Ireland, despite having a population of only 4.76 million, has shown the EU how to beat austerity with consummate ease. Allied Irish Banks went down in the 2008/9 banking crisis for €21 billion. It has risen like the Phoenix from the Ashes and has returned to profit over the last 3 years and the Irish Government will be offering 25% of this bank for sale, probably next month, in both London and Dublin, valuing the operation at between €11-13 billion. This is good news for London. The bond between London and Dublin governments is strong despite the threat of BREXIT. This deal endorses that perception.
I notice that Greek 10-year bonds are close to yielding 6% again as Greece’s government looks to scrap with the EU over debt issues. €7.5 billion bonds mature in July as PM Tsipras looks to renew. The EU is venturing to suggest Greece has not suffered enough austerity. Greece’s total debt is €314 billion – 180% of GDP. Hell has a better chance of freezing over than Greece being in a position to service that debt let alone repay it. How can it with a population of 11 million and limited industry & commerce with just tourism and agriculture showing the way. So we go through the same old charade rather than let Greece go with a 40% devaluation of the Drachma, which would attract huge business. But oh no! Frau Merkel would not want to see her federal dream turn into a nightmare post BREXIT!

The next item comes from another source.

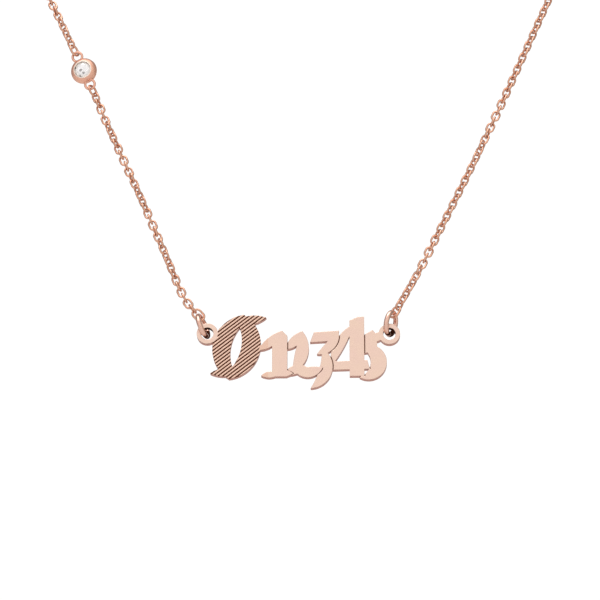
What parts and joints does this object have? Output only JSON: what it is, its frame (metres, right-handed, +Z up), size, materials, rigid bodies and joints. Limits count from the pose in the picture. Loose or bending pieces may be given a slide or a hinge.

UK companies posting numbers this week – Wednesday – London Metric Property, Alpha Bank, IG Group, Thursday – Johnson Matthey, First Group, Friday – KCOM Group
US companies posting numbers – Wednesday – Analog Devices
Economic data this week – Wednesday – Gfk Consumer Confidence, UK Mortgage approvals, US ADP Employment Index, Chicago PMI, Thursday – UK PMI Manufacturing, US PMI Construction, Initial Jobless Claims, Friday US Non-Farm Payrolls (+183k) & employment data (unemployment 4.5%).